I can appreciate that–I have eight checking/savings accounts at four different banks tracked in GB and I use different savings envelopes for each of the accounts and for my Ally savings buckets! Since interest and most of my other transactions/transfers are scheduled, I just set them up that way in Goodbudget. For example, I have a recurring transaction that’s a “Fill from new income” for my interest payments. It adds the amount of accrued interest and automatically drops it into my savings envelope in one action; all I have to do is adjust the amount each month to accurately reflect the deposit. My weekly transfers are also scheduled, albeit in two steps: one, an account transfer from checking to savings and second, an envelope fill to the appropriate savings envelope. If you make a lot of one-off transfers that does add an extra step for those transactions, but if not it’s easy to automate everything.
If you’re not using your savings accounts regularly and they’re not included in your spending budget, would it be worthwhile not to track them at all? Then you’d just record transactions to your primary checking account as income or debit, rather than transfers. I considered doing this since I have easy access to the information via the banks’ apps, but scheduling my transactions has made it simple enough that I’d rather have all the data in one place.
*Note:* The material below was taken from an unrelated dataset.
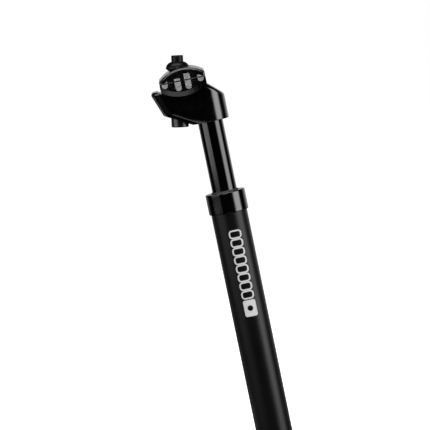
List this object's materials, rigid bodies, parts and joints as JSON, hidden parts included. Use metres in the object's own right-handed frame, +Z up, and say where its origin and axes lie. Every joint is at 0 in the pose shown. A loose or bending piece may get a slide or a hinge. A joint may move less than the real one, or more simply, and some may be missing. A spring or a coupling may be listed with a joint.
{
  "type": "suspension seatpost",
  "caption": "Telescopic bicycle seatpost with a coil spring inside, a screwed collar and a set-back head whose saddle rail clamp is held by one bolt from below.",
  "frame": {"origin": "on the post's axis, at the lower end of the outer tube", "axes": "+Z up the post's axis towards the saddle, +X to the front of the bicycle, Y across it"},
  "size_m": [0.054, 0.057, 0.3699],
  "materials": {
    "post_anodised": "satin black anodised",
    "gloss_black": "gloss black",
    "forged_black": "gloss black over a forged surface",
    "clamp_black": "gloss black over a forged surface",
    "shaft_black": "polished steel, hard black coating",
    "bolt_black": "black-zinc steel",
    "nut_black": "black-oxide steel",
    "spring_steel": "oiled spring steel",
    "plain_steel": "ground steel",
    "seal_rubber": "matte rubber",
    "bump_rubber": "cast polyurethane",
    "bushing_plastic": "acetal",
    "seat_plastic": "moulded nylon",
    "plug_aluminium": "machined"
  },
  "bodies": {
    "outer_post": {"outer_tube": "post_anodised", "upper_bushing": "bushing_plastic", "anti_rotation_keys": "plain_steel"},
    "collar_carrier": {"wiper_seal": "seal_rubber"},
    "collar": {"collar_nut": "gloss_black"},
    "preload_carrier": {"lower_spring_seat": "seat_plastic", "bump_rubber": "bump_rubber", "main_spring": "spring_steel"},
    "preload_screw": {"preload_plug": "plug_aluminium"},
    "inner_post": {"inner_tube": "shaft_black", "bumper_washer": "plain_steel", "top_out_bumper": "seal_rubber", "lower_bushing": "bushing_plastic", "retaining_ring": "spring_steel", "inner_tube_plug": "plug_aluminium", "upper_spring_seat": "seat_plastic", "head": "forged_black", "bolt_washer": "bolt_black"},
    "saddle_clamp": {"lower_clamp": "clamp_black"},
    "upper_clamp": {"upper_clamp": "clamp_black"},
    "clamp_bolt": {"clamp_bolt": "bolt_black"},
    "saddle_nut": {"saddle_nut": "nut_black"}
  },
  "joints": [
    {"name": "suspension", "type": "slide", "parent": "outer_post", "child": "inner_post", "axis": [0, 0, -1], "range_m": [0, 0.04], "stiffness_N_per_m": 12000, "springref_m": -0.004, "deforming": ["main_spring"]},
    {"name": "collar_lift", "type": "slide", "parent": "outer_post", "child": "collar_carrier", "axis": [0, 0, 1], "range_m": [0, 0.004]},
    {"name": "collar_turn", "type": "hinge", "parent": "collar_carrier", "child": "collar", "pos_m": [0, 0, 0.255], "axis": [0, 0, 1], "range_deg": [0, 1440]},
    {"name": "preload_lift", "type": "slide", "parent": "outer_post", "child": "preload_carrier", "axis": [0, 0, 1], "range_m": [0, 0.0075]},
    {"name": "preload_turn", "type": "hinge", "parent": "preload_carrier", "child": "preload_screw", "pos_m": [0, 0, 0.006], "axis": [0, 0, 1], "range_deg": [0, 1800]},
    {"name": "clamp_tilt", "type": "hinge", "parent": "inner_post", "child": "saddle_clamp", "pos_m": [-0.0145, 0, 0.3682], "axis": [0, 1, 0], "range_deg": [-5, 17]},
    {"name": "nut_lift", "type": "slide", "parent": "inner_post", "child": "saddle_nut", "axis": [0.1582, 0, 0.9874], "range_m": [0, 0.005]},
    {"name": "bolt_turn", "type": "hinge", "parent": "inner_post", "child": "clamp_bolt", "pos_m": [-0.0145, 0, 0.3682], "axis": [0.1582, 0, 0.9874], "range_deg": [0, 1440]},
    {"name": "upper_clamp_lift", "type": "slide", "parent": "saddle_clamp", "child": "upper_clamp", "axis": [0, 0, 1], "range_m": [0, 0.0032]}
  ],
  "couplings": [
    {"joint": "collar_turn", "follows": "collar_lift", "rad_per_m": 6283.2},
    {"joint": "preload_turn", "follows": "preload_lift", "rad_per_m": 4188.8},
    {"joint": "bolt_turn", "follows": "nut_lift", "rad_per_m": 5026.5},
    {"joint": "upper_clamp_lift", "follows": "nut_lift", "ratio": 0.64}
  ]
}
Boy do I have a mental block on how to tell how much of unallocated is available to spend. Tiffany, please tell me if I am correct and if not where I am going wrong. I realize that this is different from what you noted but coming at it from another direction will help me to understand.

  1. I take the total for my checking account.
  2. I subtract from that total the total for my credit card account (pay in full each month and all transactions are from envelopes)
  3. I subtract from that total the total of all my envelopes.
  4. The difference subtracted from my unallocated would be the amount of unallocated available.
    I have played with numbers all my life in my professional capacity, so maybe I am just getting old and not thinking as clearly as I used to, which could very easily be. In any case this has become confusing to me.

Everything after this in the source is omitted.